Stated problem: Copy every line of the following data that includes the string "picture".

Data for processing:
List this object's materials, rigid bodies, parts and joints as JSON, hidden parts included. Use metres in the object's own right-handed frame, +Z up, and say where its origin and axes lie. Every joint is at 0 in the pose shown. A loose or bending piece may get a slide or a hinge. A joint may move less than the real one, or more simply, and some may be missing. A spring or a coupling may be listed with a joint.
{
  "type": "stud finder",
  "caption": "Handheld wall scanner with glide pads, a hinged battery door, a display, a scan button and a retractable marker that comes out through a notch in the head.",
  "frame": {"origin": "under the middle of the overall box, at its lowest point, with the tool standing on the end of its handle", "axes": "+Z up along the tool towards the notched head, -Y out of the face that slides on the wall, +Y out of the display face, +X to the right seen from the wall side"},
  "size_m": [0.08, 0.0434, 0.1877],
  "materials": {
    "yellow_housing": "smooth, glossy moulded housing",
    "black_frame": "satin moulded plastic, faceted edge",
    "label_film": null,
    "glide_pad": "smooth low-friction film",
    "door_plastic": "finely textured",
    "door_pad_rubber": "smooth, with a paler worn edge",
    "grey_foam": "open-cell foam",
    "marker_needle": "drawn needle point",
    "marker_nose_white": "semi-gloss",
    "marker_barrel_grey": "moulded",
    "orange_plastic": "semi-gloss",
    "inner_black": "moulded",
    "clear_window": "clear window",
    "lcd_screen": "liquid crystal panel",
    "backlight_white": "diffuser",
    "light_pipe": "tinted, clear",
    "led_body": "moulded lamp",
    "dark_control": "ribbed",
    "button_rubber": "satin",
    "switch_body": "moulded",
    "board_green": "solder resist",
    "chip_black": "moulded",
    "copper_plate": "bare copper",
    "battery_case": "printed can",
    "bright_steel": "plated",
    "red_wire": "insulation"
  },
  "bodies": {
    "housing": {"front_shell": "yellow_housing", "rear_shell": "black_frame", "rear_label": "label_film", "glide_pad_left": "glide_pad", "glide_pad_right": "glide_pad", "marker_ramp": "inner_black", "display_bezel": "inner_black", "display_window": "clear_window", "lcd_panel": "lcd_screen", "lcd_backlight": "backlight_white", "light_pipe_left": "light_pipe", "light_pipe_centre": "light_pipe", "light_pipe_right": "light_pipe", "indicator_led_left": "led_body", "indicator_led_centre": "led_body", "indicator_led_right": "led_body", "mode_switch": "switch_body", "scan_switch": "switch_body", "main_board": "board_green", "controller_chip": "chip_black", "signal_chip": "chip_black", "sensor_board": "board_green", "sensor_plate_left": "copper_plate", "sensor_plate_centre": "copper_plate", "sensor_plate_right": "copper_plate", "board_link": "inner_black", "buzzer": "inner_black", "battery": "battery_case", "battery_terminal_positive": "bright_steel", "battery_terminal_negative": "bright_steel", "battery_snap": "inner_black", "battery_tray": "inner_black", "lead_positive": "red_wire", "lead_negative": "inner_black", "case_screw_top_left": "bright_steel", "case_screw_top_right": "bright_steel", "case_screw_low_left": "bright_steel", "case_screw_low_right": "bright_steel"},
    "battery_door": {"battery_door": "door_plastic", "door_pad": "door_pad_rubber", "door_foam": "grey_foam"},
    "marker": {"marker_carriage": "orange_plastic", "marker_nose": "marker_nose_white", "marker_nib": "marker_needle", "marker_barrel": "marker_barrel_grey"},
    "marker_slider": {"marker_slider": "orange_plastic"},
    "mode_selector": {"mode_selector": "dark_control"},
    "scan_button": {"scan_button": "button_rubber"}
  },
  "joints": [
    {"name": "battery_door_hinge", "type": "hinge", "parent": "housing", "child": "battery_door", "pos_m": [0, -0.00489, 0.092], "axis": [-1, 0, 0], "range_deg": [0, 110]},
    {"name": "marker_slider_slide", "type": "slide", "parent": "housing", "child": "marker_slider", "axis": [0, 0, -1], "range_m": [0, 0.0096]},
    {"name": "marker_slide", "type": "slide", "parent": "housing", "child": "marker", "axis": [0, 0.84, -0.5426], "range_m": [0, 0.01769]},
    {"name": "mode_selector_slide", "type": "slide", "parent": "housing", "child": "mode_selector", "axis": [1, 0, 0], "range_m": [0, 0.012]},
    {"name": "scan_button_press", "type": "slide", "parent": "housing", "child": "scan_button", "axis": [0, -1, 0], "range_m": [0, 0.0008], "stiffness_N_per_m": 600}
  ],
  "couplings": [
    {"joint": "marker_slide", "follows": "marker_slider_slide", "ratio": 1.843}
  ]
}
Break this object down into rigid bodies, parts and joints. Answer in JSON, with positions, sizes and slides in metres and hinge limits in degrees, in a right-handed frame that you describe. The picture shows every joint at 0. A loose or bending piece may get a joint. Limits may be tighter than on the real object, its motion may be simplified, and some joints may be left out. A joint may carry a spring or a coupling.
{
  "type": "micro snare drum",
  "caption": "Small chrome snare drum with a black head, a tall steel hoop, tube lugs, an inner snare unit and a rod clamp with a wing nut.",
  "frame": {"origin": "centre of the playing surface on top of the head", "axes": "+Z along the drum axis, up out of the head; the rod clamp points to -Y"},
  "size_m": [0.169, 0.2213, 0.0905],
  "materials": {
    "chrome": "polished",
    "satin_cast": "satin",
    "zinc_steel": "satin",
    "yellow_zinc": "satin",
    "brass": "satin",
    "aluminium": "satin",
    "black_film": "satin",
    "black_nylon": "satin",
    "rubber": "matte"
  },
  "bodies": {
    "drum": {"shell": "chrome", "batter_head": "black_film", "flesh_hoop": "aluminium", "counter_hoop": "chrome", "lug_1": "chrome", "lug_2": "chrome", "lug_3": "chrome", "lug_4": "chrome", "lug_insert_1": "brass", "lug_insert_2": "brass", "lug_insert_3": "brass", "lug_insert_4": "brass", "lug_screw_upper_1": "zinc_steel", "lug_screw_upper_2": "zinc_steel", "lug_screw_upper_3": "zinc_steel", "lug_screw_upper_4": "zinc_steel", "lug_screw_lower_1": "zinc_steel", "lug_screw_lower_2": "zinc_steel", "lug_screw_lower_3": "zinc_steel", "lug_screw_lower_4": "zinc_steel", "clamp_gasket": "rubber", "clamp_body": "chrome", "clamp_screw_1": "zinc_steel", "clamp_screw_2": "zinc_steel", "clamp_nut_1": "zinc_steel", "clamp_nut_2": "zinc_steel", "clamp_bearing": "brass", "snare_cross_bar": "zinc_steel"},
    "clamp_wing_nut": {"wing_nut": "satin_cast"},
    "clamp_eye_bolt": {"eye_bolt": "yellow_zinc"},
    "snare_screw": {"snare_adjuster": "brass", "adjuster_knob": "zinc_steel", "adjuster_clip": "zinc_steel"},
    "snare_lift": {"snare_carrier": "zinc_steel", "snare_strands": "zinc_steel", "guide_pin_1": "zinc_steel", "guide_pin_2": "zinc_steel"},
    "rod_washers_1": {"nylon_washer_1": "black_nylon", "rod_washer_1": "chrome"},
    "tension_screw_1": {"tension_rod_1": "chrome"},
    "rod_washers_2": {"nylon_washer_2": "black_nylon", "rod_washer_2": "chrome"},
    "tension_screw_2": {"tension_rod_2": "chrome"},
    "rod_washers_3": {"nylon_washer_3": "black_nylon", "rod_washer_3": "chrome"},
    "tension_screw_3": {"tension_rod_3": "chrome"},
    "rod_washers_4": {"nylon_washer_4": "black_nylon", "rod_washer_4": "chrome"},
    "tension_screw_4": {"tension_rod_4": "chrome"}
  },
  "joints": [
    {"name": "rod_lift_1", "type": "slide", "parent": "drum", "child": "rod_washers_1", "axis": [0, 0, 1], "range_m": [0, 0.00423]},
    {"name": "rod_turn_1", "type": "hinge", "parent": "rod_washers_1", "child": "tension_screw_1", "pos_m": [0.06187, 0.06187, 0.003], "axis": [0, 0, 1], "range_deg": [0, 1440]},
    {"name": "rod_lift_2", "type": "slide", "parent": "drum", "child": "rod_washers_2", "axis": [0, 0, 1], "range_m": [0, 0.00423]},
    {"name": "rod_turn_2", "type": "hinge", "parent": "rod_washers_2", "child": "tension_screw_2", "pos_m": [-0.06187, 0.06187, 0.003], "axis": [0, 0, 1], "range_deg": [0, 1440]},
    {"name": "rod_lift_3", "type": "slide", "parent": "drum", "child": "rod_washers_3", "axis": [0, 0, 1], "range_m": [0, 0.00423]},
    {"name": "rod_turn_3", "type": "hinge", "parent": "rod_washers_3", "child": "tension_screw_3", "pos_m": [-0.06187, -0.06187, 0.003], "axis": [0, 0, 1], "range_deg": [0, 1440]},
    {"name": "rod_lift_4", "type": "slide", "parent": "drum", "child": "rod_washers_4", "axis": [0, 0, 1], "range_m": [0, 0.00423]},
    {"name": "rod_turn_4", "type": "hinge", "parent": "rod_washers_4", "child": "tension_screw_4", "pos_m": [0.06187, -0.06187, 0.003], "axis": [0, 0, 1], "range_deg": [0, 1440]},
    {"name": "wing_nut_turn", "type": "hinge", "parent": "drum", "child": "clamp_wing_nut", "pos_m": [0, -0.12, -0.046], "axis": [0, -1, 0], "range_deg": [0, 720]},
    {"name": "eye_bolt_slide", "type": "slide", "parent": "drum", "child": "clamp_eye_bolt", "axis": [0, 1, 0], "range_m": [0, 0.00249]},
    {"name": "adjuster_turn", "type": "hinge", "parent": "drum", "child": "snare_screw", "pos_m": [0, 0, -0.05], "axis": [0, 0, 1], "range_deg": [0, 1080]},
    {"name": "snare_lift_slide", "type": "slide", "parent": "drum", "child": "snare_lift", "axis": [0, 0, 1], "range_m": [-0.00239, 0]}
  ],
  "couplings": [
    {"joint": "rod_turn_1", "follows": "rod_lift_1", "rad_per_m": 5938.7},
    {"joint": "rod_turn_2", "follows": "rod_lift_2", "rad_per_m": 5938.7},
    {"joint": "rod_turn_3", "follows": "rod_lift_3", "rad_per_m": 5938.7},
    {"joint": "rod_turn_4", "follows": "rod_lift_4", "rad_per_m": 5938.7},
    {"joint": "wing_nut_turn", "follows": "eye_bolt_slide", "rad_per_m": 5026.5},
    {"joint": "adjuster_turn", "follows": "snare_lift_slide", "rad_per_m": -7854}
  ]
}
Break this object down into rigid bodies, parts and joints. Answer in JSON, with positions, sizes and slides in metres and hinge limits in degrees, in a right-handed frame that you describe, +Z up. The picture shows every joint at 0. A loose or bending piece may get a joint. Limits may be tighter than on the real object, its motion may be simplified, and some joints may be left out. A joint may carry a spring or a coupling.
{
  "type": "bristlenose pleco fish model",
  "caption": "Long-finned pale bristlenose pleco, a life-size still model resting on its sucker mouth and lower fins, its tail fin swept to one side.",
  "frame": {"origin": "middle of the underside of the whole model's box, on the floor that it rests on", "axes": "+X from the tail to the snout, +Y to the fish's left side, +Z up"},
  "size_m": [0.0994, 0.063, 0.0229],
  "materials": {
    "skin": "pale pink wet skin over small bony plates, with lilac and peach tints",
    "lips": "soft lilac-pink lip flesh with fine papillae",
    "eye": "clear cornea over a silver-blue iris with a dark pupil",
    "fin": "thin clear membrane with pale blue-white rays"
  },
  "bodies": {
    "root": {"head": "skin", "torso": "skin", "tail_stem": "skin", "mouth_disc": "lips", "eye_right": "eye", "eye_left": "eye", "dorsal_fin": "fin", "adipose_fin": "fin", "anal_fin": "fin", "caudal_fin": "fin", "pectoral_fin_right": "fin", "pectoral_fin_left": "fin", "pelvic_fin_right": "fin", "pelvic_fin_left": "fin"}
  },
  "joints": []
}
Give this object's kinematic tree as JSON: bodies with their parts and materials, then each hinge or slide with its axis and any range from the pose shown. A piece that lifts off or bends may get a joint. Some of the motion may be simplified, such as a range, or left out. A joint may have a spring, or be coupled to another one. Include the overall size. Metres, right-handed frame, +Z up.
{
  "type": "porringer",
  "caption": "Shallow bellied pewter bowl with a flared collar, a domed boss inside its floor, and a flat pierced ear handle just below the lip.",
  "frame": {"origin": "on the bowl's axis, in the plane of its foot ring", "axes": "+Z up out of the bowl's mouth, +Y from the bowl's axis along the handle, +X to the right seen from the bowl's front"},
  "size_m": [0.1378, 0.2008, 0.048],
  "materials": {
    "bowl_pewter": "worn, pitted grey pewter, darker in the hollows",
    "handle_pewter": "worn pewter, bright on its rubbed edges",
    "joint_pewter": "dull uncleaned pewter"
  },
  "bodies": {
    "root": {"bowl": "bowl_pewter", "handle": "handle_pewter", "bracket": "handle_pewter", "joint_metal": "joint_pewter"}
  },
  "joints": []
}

Result of the exercise:
Break this object down into rigid bodies, parts and joints. Answer in JSON, with positions, sizes and slides in metres and hinge limits in degrees, in a right-handed frame that you describe. The picture shows every joint at 0. A loose or bending piece may get a joint. Limits may be tighter than on the real object, its motion may be simplified, and some joints may be left out. A joint may carry a spring or a coupling.
Break this object down into rigid bodies, parts and joints. Answer in JSON, with positions, sizes and slides in metres and hinge limits in degrees, in a right-handed frame that you describe, +Z up. The picture shows every joint at 0. A loose or bending piece may get a joint. Limits may be tighter than on the real object, its motion may be simplified, and some joints may be left out. A joint may carry a spring or a coupling.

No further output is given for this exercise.